Why is my chocolate mousse not mousse-y?
December 2, 2009 7:53 PM

What happened to my chocolate mousse? I followed a recipe by Alton Brown, but the resulting texture was very strange.

I've done this recipe before, but this time things got wonky. Recipe is here, but I'll summarize it if you don't feel like going to read it.
  1. Melt chocolate in double boiler with butter, coffee and rum; remove and let cool
  2. Put 1 tsp of gelatin in 1/4 cup heavy cream; let bloom for 10 minutes
  3. Whip 1 1/2 cups heavy cream to stiff peaks
  4. Heat gelatin over low heat by swirling pan over burner; do not let cream boil
  5. Stir gelatin/cream mixture into chocolate
  6. Fold whipped cream into chocolate
  7. Refrigerate to chill
Usually this results in a dense but moist, very rich chocolate mousse. This time, however, the texture was more like chalk. It's very dry and crumbly, not crunchy but not very smooth. My wife and I can't really think of a comparison; it was "quite unique", in her words.

The only thing that's unclear in the recipe, and it drives me crazy every time I see it, is that the instructions for heating the gelatin and cream simply say to heat the cream and make sure it doesn't boil. There is no mention of what temperature to heat it to, or what to look for so you know it's done. I assumed it was done when the gelatin dissolved and the cream started to thicken. Did I overdo the gelatin or something? I'm stumped.
posted by starvingartist to Food & Drink (10 answers total) 2 users marked this as a favorite
Is there any possibility it froze, or got close to it?
posted by KathrynT at 8:03 PM on December 2, 2009


Sounds like your cream overheated or was cooked too long. This will cause the cream to curdle, separating into liquid and solids.
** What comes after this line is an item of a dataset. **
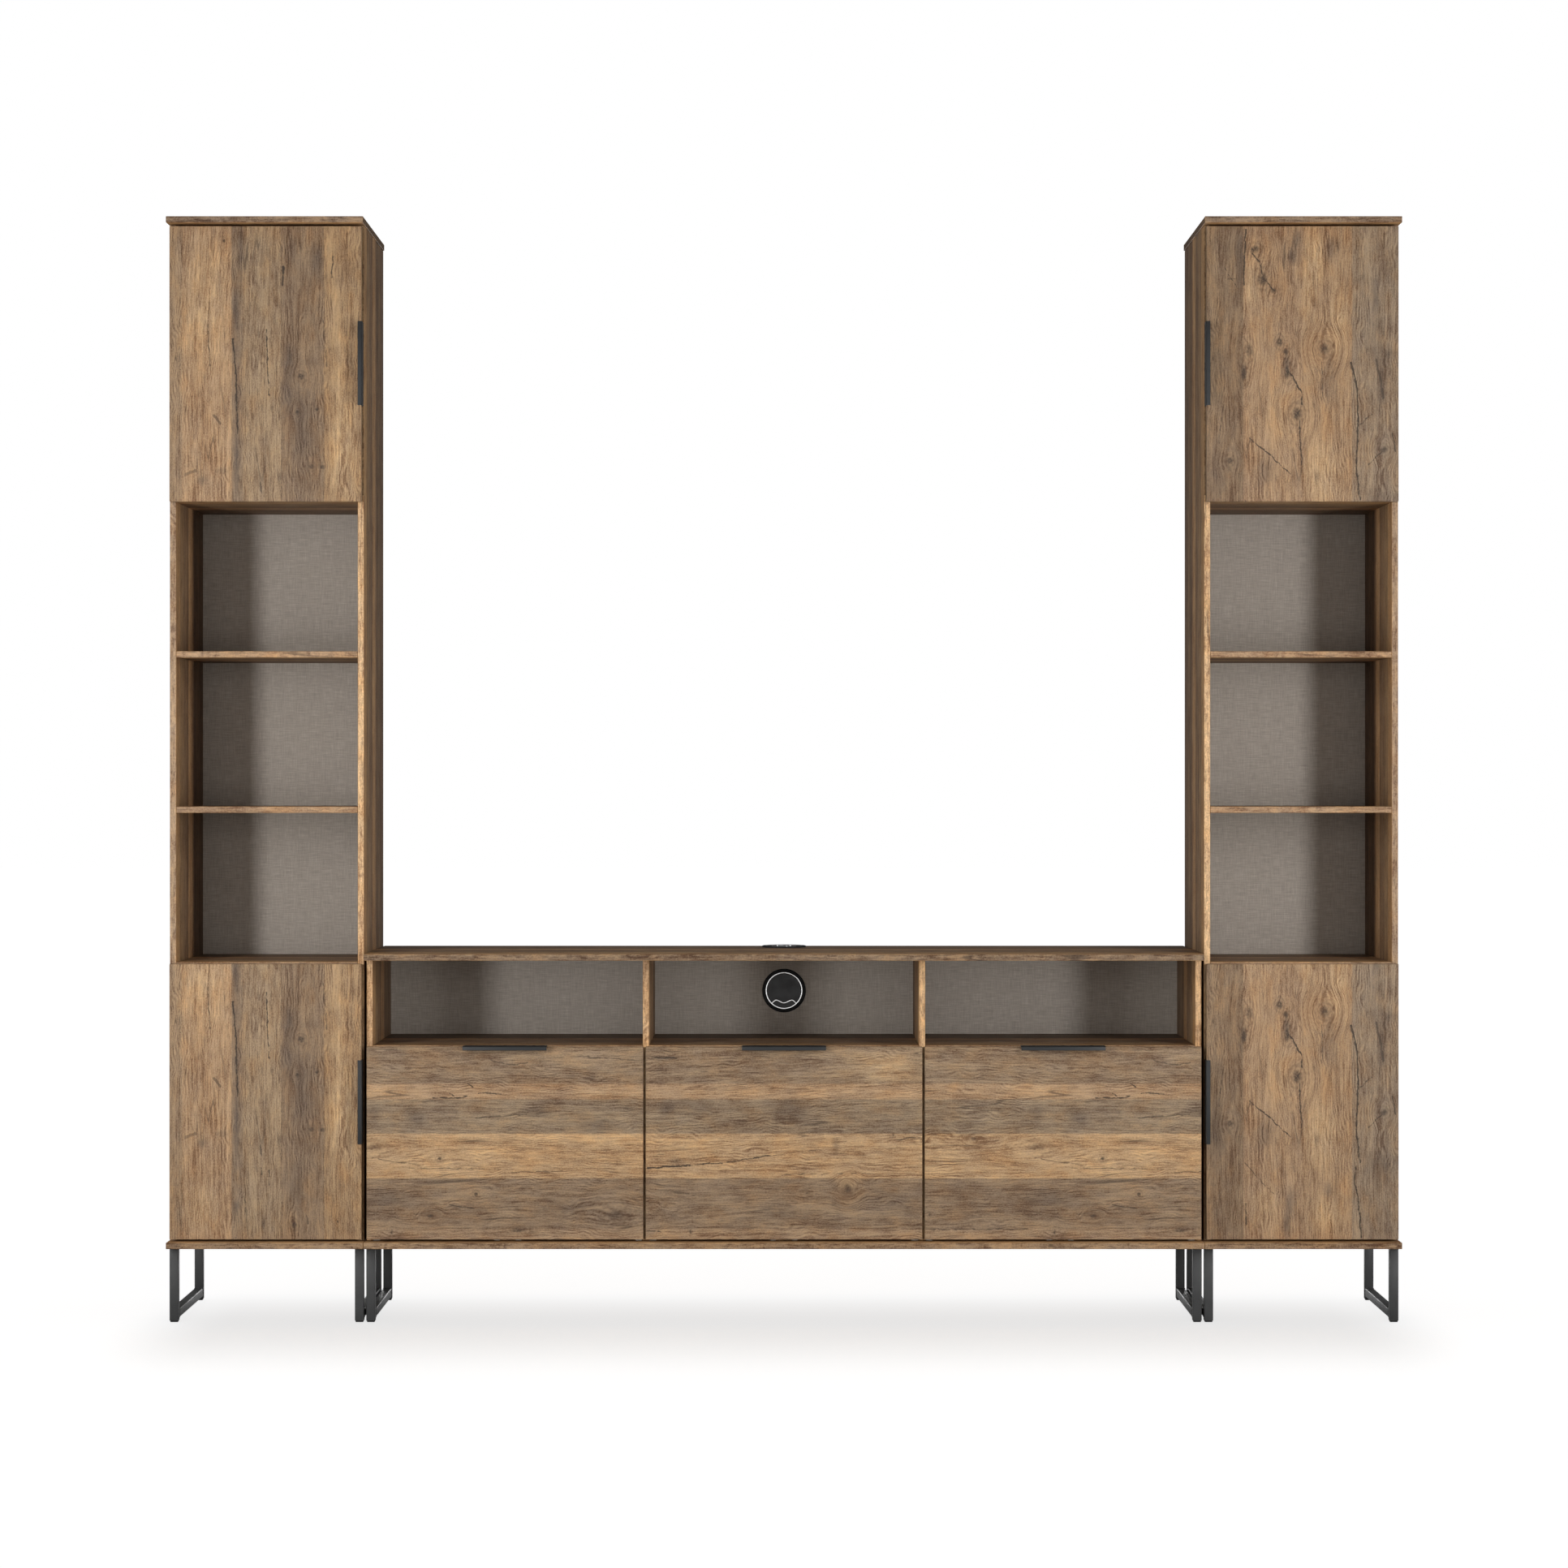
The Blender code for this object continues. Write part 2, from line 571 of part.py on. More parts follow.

Other terms used to describe the results of overheating dairy products is "breaking" or "shattering".
posted by JujuB at 8:07 PM on December 2, 2009


You canwatch the episode again on YouTube. I was just poking around, but it looks like at 8:00 he shows an example of scorched chocolate. It gets grainy and dry.

Another way out there possibility, did you by chance get your chocolate in bulk from a whole foods store? The last time I bought some chocolate chips, I almost got carob chips on accident. These things do not taste or melt like chocolate.
posted by fontophilic at 8:13 PM on December 2, 2009


jujub may have it.

In answer to your question - low heat until the gelatin dissolves. LOW HEAT. Patience.

-----

At first blush, I guessed you whipped the whites (egg) to hard peak and not soft peak, THEN your melted choc curdled in colder cream/whites, thereby granulating the choc. Plus, whites to hard peak=dry whites. I forgot that recipe included gelatin.

----

Any and all four/five of these together would produce "chalk."

-----

Yay mousse!
posted by jbenben at 8:14 PM on December 2, 2009


I suppose it's possible that I overheated the cream. There are absolutely no eggs in this recipe so that's not the issue. Oh well. Thanks!
posted by starvingartist at 8:16 PM on December 2, 2009


Oh, and no, I did not scorch the chocolate, nor did I use cheap bulk chocolate or carob. It was 11.5 oz of Ghirardelli 65% cocoa chocolate pieces, and 2 oz. of Ghirardelli 80% cocoa chocolate bar. I know what scorched chocolate looks like because just 15 minutes before making this batch I scorched an entire bag of chocolate chips and had to go buy more.
posted by starvingartist at 8:18 PM on December 2, 2009


I think the chocolate mixture was too cool when you folded in the whipped cream, chocolate and cream were not able to form a smooth, consistent matrix. Did you spend some extra time fussing with the cream/gelatin, or something like that; or maybe the ambient temperature in the room was cooler?
posted by halcyon_daze at 8:46 PM on December 2, 2009


Is it possible when you melted the chocolate you got accidentally got water in it? When my chocolate has granulated in the past this has been the cause.
posted by Jubey at 10:26 PM on December 2, 2009


Have you successfully done this recipe with that "dense" of chocolate before?
posted by gjc at 5:05 AM on December 3, 2009


Yeah, I was thinking what Jubey said - the chocolate seized. Seized chocolate has the texture you describe, and it can happen with just a tiny bit of water.